Nothing like researching the obvious, the more vulnerable you are to a negative event the more you will suffer from a negative event than someone who is less vulnerable. Just like a plant that is growing at the edge of its climatological range is more likely die from an adverse temperature change than the same plant growing in the middle of its range suffering from the same relative temperature change.
It IS just shocking how much global temperatures have risen in the last 17 years and 6 months. 😉
Someday, Archaeologist might write about this.
Generation Investment Management
http://www.nasdaq.com/quotes/institutional-portfolio/generation-investme…
Man-Made Global Warming Zealots and Man-Made Climate Change Zealots spend every minute of their working day, thinking up new psychological ways to brainwash the general public into believing they’re to blame for everything that happens with the climate of our planet. I really believe the Climate Zealots are getting desperate after investing hundreds of billions of dollars failing to convince the general public the weather is their fault. All that money spent just pissed down the drain. What a shame.
john says:
February 17, 2014 at 10:37 am
———
Sorry, bad link.
http://www.nasdaq.com/quotes/institutional-portfolio/generation-investment-management-llp-733957
And the slide towards “skeptical” positions continues. What’s the difference in a typhoon hitting Northern Australia and one hitting the Philippines? Vulnerability!
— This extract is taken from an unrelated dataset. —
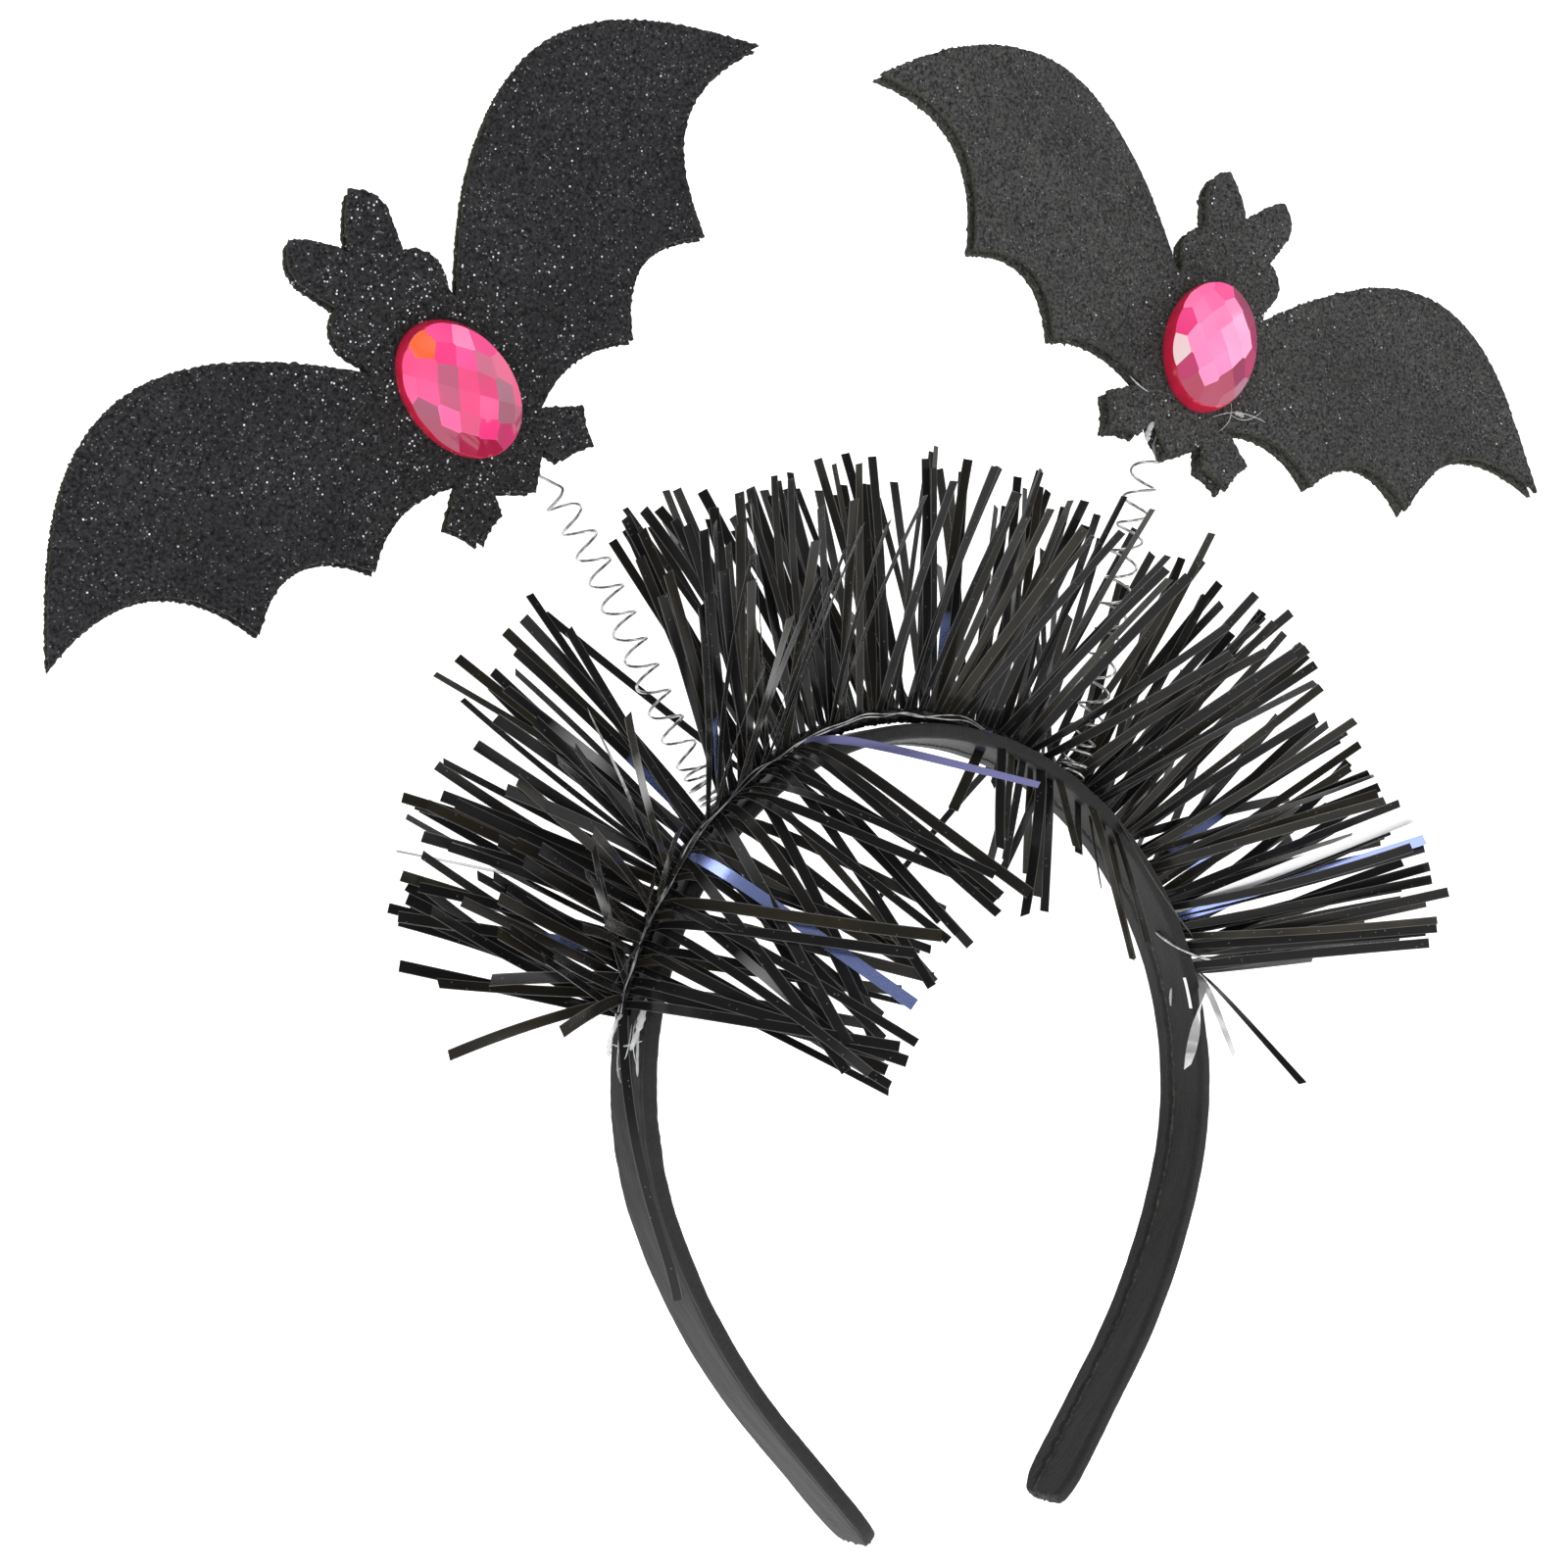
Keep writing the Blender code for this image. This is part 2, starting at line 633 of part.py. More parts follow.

Decreasing vulnerability to disasters is the way to prepare for the future. That’s what skeptics have been saying the whole time.
Some 600 papers have addressed “climate shock”.
“Was wondering who Wenner Gren was…”
Axel Wenner-Gren was a sort of early swedish Bernie Madoff, though he had the good taste to die a natural death before the bubble burst.
Box of Rocks says:
February 17, 2014 at 10:14 am
“How the 1973 Oil Embargo Saved the Planet
OPEC Gave the Rest of the World a Head Start Against Climate Change”
Ah yeah right, 2 years before the “Endangered Atmosphere” conference at Stanford where CO2AGW was born…
Climate shock. When your Environmental Agency predicts drought and instead you suffer through the worst floods in 50 years.
They appear to be remarks made about work in progress made at the annual AAAS conference:
https://aaas.confex.com/aaas/2014/webprogram/Session7027.html
Am sure results won’t be appreciated by the mad local-food crowd
Given modern industry, and the free movement of essential commercial goods, it requires a lot more climate shock, should any be available, to do the same proportionate damage to us healthier and longer living humans. The world is now a more hospitable and habitable place for humankind (the kind that thinks) because of what is now known and what is now practically possible thanks to capital development.
“…nor does it define what a “climate shock” is…”
Made me think of Climate Shock Troops in green jackboots kicking in doors looking for deniers.